Other symptoms include:
- loss of appetite
- nausea and vomiting
- swelling in the lower abdomen
If sharp pain in the lower right abdomen accompanies any of the symptoms above, seek immediate medical attention. Surgery may be necessary.
7. Urinary stones
Urinary stones form when salts or minerals, such as calcium, build up in the urine, and the body has trouble getting rid of them. These minerals can clump together and crystallize into urinary stones.
The stones only tend to cause symptoms when the body tries to pass them, and pain in the pelvis or lower back is common. Other changes include difficulty urinating and blood in the urine.
Doctors may prescribe pain medication to help with passing the stones, and some medicines may break up the stones. The largest stones require surgery, in some cases.
Taking a short course of antibiotics will often treat cystitis.
Cystitis is inflammation in the bladder, generally resulting from infection.
It causes pain in the pelvis, along with symptoms including:
- difficulty urinating
- a weak urine flow
- having to urinate frequently
- burning pain when urinating
- blood in the urine
- changes in the look or smell of the urine
A doctor will typically use a short course of antibiotics to treat a bladder infection.
9. Urethral stricture
Urethral stricture occurs when the urethra narrows or becomes blocked, making it difficult for urine to flow out. Beyond pain in the lower abdomen, symptoms include:
- pain while urinating
- trouble urinating
- leaking urine
- blood or urine appearing in semen
- a loss of bladder control
Treatment tends to involve a surgical procedure, and these vary.

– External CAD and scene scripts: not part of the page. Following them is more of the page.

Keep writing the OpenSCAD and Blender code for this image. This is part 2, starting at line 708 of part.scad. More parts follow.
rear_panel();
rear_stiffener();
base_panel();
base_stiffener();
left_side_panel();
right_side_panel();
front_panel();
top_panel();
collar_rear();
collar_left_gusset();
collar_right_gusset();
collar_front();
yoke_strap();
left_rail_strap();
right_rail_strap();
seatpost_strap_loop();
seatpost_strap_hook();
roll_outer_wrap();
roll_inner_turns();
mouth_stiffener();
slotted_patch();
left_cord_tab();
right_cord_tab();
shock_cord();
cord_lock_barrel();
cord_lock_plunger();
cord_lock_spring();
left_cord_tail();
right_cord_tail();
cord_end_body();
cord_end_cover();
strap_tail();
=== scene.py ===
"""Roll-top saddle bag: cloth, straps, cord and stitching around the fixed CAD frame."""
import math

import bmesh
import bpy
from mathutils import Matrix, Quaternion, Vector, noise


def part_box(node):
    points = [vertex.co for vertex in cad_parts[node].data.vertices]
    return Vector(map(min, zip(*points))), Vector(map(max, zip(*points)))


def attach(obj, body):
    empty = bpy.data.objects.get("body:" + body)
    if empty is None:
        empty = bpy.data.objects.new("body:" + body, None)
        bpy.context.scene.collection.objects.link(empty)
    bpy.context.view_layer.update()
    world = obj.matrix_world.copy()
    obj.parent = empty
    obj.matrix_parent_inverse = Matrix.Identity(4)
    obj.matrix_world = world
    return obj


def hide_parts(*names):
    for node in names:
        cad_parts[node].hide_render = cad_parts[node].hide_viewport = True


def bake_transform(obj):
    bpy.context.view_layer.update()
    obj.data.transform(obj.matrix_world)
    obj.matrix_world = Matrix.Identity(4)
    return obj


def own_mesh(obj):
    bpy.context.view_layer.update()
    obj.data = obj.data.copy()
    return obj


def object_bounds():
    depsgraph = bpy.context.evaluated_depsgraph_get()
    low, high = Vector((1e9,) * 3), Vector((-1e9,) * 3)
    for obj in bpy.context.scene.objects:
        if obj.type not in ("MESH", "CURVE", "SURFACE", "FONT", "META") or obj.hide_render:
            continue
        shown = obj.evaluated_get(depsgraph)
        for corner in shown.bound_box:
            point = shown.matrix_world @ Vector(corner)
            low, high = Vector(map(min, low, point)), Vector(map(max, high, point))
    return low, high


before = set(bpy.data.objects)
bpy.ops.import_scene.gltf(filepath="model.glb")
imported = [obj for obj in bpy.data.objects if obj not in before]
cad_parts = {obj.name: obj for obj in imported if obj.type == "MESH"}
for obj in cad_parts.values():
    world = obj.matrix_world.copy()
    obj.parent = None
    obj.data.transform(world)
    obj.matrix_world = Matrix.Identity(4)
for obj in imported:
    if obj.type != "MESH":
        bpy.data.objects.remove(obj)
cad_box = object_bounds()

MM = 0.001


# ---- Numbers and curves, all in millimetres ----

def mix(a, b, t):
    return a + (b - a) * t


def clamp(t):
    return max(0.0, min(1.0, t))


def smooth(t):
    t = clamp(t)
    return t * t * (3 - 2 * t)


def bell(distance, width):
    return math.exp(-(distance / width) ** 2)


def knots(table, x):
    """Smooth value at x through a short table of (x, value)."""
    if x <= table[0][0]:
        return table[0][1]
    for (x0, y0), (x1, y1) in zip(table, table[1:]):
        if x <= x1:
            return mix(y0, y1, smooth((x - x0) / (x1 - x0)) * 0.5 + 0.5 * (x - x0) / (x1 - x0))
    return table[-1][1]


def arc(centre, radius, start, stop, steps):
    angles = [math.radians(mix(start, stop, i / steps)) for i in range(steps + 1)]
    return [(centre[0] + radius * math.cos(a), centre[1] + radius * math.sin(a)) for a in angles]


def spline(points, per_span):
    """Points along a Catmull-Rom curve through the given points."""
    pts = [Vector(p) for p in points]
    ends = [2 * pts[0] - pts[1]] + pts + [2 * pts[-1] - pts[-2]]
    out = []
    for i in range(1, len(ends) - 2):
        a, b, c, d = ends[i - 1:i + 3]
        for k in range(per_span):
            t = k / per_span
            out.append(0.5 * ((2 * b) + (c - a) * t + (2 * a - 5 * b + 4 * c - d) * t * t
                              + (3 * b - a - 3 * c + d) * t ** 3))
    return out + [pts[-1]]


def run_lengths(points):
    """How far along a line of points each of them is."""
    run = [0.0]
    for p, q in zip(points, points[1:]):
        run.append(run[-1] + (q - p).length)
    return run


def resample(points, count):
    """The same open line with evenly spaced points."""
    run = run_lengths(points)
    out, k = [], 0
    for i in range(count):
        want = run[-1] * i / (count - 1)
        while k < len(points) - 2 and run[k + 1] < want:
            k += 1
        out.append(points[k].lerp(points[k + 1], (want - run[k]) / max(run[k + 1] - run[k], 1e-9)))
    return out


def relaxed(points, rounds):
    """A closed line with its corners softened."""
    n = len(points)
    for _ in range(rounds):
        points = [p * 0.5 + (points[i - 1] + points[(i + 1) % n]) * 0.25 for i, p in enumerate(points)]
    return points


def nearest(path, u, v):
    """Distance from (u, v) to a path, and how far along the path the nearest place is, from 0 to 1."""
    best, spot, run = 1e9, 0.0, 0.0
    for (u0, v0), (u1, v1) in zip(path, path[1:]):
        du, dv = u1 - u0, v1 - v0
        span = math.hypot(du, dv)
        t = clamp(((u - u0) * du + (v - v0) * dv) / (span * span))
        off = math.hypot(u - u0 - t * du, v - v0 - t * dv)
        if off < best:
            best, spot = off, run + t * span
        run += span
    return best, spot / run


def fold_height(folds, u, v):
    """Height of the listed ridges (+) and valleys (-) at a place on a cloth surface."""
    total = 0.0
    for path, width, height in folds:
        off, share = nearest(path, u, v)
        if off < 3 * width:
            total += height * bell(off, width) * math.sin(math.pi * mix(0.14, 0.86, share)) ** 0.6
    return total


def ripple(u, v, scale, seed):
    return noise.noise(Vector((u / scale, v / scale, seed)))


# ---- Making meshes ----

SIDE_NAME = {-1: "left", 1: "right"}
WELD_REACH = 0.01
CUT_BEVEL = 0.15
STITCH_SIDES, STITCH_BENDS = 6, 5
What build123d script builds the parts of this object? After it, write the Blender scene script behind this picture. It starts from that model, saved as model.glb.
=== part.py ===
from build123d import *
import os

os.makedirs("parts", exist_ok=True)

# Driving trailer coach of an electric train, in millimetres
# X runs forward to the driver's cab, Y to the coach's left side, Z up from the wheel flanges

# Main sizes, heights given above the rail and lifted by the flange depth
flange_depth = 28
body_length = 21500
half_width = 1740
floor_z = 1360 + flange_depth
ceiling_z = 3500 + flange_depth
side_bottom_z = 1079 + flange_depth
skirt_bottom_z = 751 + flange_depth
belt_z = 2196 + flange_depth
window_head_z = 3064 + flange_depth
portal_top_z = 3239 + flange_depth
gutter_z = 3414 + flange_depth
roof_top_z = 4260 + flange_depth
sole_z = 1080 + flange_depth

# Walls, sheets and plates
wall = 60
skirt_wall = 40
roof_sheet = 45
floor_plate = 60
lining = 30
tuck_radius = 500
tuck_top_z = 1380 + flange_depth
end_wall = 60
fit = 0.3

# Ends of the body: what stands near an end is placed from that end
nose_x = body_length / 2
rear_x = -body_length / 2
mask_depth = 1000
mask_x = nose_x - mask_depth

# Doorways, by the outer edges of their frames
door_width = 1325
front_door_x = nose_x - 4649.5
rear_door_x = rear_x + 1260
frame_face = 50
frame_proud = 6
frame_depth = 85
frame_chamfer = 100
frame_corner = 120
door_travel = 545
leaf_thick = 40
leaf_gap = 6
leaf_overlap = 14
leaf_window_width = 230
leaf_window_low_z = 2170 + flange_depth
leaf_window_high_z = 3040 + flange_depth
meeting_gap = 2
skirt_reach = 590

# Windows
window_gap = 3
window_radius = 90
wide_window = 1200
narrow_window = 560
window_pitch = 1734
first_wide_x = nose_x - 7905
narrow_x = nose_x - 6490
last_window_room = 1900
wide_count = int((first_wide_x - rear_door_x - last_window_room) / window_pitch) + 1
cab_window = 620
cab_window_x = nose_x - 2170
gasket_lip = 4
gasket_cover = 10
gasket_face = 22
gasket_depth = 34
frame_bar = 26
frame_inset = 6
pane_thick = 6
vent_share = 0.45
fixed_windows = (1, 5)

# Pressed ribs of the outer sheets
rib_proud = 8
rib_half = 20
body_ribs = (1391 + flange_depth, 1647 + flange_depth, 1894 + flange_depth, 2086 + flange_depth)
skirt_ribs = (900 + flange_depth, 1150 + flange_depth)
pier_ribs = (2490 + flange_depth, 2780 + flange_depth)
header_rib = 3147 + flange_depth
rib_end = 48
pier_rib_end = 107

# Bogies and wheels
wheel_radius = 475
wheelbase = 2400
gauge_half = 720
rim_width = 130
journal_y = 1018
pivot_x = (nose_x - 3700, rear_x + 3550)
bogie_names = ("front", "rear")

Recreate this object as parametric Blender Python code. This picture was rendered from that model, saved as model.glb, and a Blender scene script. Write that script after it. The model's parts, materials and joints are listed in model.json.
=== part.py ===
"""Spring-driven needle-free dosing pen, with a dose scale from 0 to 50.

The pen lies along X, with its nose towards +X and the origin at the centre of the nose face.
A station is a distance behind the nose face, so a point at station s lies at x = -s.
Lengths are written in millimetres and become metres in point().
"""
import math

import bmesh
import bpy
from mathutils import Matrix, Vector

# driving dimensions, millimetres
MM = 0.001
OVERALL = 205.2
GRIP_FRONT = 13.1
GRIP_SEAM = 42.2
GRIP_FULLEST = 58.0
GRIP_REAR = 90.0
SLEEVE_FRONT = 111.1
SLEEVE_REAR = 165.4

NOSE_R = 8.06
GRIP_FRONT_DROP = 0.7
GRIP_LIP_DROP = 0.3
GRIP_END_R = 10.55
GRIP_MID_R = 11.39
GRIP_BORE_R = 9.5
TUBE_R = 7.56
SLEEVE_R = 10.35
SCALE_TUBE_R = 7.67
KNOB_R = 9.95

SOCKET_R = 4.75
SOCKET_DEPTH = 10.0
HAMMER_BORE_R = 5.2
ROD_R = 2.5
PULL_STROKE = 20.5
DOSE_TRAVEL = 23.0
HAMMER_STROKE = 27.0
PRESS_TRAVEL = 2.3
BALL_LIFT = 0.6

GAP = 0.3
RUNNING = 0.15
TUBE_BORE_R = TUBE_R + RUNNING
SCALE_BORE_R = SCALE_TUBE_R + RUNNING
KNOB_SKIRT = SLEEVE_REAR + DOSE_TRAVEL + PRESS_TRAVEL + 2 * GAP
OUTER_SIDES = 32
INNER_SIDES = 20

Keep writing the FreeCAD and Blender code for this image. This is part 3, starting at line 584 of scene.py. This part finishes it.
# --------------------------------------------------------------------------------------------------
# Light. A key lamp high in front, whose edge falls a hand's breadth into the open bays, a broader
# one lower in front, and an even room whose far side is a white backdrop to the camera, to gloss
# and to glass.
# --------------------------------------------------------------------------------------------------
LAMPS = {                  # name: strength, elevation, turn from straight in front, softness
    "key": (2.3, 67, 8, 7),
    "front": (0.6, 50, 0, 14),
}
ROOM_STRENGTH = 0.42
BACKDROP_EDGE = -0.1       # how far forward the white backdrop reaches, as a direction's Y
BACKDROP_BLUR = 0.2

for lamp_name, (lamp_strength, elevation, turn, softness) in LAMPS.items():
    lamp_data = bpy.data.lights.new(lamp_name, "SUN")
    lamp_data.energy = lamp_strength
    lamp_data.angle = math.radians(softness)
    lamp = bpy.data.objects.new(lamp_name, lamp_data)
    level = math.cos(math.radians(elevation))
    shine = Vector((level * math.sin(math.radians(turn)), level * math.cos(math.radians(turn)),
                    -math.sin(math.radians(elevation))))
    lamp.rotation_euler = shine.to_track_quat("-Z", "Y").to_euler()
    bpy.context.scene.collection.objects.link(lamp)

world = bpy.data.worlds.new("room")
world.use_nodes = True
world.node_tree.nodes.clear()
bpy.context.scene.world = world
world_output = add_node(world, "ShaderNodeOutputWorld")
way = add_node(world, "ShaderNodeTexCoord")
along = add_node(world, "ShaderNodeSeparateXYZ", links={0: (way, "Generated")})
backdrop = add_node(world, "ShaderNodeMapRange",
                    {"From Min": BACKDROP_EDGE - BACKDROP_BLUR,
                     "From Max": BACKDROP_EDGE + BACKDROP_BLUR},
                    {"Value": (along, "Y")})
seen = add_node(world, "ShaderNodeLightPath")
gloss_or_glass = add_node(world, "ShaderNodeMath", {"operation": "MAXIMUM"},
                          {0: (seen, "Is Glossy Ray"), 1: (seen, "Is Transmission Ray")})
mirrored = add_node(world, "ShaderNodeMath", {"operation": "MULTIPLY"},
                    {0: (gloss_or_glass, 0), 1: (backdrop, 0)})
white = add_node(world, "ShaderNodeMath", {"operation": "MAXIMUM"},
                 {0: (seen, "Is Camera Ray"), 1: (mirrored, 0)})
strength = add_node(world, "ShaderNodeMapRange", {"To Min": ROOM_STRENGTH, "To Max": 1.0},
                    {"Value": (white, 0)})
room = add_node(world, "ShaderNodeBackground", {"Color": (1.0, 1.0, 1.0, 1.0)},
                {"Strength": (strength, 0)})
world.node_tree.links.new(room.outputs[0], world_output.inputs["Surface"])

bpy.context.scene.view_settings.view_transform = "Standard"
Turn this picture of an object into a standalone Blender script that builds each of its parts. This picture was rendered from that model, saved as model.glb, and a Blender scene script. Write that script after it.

10. Benign prostatic hyperplasia (BPH)
BPH occurs when the prostate gland enlarges due to something other than cancer.
As the prostate expands, it presses on the urethra. This can cause trouble urinating and pain in the pelvis. Eventually, the bladder muscles may weaken from the strain, making the symptoms worse.
According to NIDDK, BPH grows more common with age, affecting at least 50 percent of males older than 50.
Treatment may include lifestyle changes, medications, and surgery.
When to see a doctor
While occasional pelvic pain is common, anyone unsure about the source should see a doctor.
Even if the cause of the pain is clear, any changes, such as increasing severity, may signal the need for a medical reassessment.
Identifying the underlying cause of pelvic pain is important.
Even seemingly simple issues, such as UTIs, often need treatment to prevent serious complications. Anyone unsure about the cause of pelvic pain should see a doctor.